Today broad beans are mostly grown in the Iberian Peninsula, Holland and Britain. Broad beans grow upright with sturdy stalks of ab. 1m and fragrant white-black or red flowers. There are short sorts of ab. 30-40cm as well as tall ones of 150cm. It is different than other beans since the pods are rarely used only the large seeds, often unripe and tender but also dried for use in winter. They are rich in proteins and filling. The broad bean, which tolerates light frost, thrives in nutrient-rich, water-retaining, humus-rich soil as well as fertile clay-soil, even pure peat soil. It needs lots of nutrients especially in the beginning before the interplay with the nitrogen collecting organisms in the soil has started.
They are often attacked at the top of the plants by the black plant louse in summer. To prevent this it is a good idea to sow the beans with lots of air between them and in the company of potatoes, savory, buck wheat or by cutting off the tops when the blooming and fruiting is done. Cutting the tops speeds up the ripening too. Do not throw away the tops if there are no lice on them, they are good to eat slightly poached.
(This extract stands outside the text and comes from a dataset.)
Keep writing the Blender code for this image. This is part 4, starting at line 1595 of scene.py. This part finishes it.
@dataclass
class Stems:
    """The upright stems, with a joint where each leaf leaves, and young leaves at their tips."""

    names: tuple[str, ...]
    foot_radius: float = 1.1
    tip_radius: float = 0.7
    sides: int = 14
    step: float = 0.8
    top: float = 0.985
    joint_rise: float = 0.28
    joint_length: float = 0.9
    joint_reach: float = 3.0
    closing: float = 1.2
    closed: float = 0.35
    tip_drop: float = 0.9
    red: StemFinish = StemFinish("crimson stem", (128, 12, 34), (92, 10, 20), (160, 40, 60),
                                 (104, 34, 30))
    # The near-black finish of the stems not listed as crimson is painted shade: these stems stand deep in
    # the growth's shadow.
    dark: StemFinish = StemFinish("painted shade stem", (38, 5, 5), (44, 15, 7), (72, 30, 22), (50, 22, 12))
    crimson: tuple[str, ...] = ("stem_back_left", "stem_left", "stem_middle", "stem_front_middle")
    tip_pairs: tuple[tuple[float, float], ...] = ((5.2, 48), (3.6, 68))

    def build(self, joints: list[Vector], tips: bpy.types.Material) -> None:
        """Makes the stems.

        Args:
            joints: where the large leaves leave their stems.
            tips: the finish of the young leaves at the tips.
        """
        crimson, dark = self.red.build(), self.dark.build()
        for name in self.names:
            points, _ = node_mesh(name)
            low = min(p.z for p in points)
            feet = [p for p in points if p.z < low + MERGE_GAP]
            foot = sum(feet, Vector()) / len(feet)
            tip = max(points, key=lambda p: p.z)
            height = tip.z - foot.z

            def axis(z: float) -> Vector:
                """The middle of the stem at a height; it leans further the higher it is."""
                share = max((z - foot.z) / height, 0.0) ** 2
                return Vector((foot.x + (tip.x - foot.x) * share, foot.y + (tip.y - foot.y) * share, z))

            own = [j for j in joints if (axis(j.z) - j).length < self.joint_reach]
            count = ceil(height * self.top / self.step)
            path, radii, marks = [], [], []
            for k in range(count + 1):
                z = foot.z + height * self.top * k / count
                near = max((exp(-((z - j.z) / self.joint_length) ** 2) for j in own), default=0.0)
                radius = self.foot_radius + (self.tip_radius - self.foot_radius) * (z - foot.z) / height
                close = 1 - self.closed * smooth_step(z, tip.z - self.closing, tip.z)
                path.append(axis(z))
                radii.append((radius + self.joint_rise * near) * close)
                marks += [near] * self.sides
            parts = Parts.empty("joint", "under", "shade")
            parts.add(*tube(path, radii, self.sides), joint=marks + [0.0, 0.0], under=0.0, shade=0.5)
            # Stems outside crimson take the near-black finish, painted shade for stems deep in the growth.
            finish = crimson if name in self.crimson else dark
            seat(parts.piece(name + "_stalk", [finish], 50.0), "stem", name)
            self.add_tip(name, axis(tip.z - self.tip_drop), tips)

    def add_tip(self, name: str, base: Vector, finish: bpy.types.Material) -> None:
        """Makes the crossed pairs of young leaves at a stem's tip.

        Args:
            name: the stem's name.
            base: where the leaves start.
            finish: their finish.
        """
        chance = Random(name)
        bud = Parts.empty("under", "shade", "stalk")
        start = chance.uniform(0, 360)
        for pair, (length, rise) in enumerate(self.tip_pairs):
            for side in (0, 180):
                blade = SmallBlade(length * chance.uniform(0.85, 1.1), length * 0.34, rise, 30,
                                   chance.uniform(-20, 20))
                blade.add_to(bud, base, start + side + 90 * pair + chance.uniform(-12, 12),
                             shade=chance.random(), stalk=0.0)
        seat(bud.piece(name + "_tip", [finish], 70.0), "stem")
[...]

Pyrethrum or rotenone may be used against lice in the worst cases. Teas of tansy and wormwood help too. The broad bean loves to grow in the company of carrots, cauliflower, herbs and peas, the latter being allowed to climb up the bean stalks. The onion family is not welcome.
SOWING: The big flat seeds can be sown in early spring as soon as the soil is ready ab. 5 cm deep. They are not, like other beans, as affected by cold soil. These beans germinate when the temperature is 4-5°C in the soil.
SPACING: Keep 10-20 cm of mutual space between the plants and 40-60cm between the rows, 15 cm for double rows!
HARVEST: The pods are picked and shelled continually during all of the late summer and autumn. The grey-green seeds are used in soups, purée, casseroles or sautéed with herbs in oil. They can also be frozen after parboiling and ripe ones be dried for winter storage. Lots of people like to peel the beans after a quick boil like almonds to take away the bitter peel. Quite young pods where the seeds have only just begun to develop are delicious, slightly poached or fried.
SEED: 60-90 seeds/100g, one portion sows 3-4 m. 800- 1500 g are needed to sow 100 m.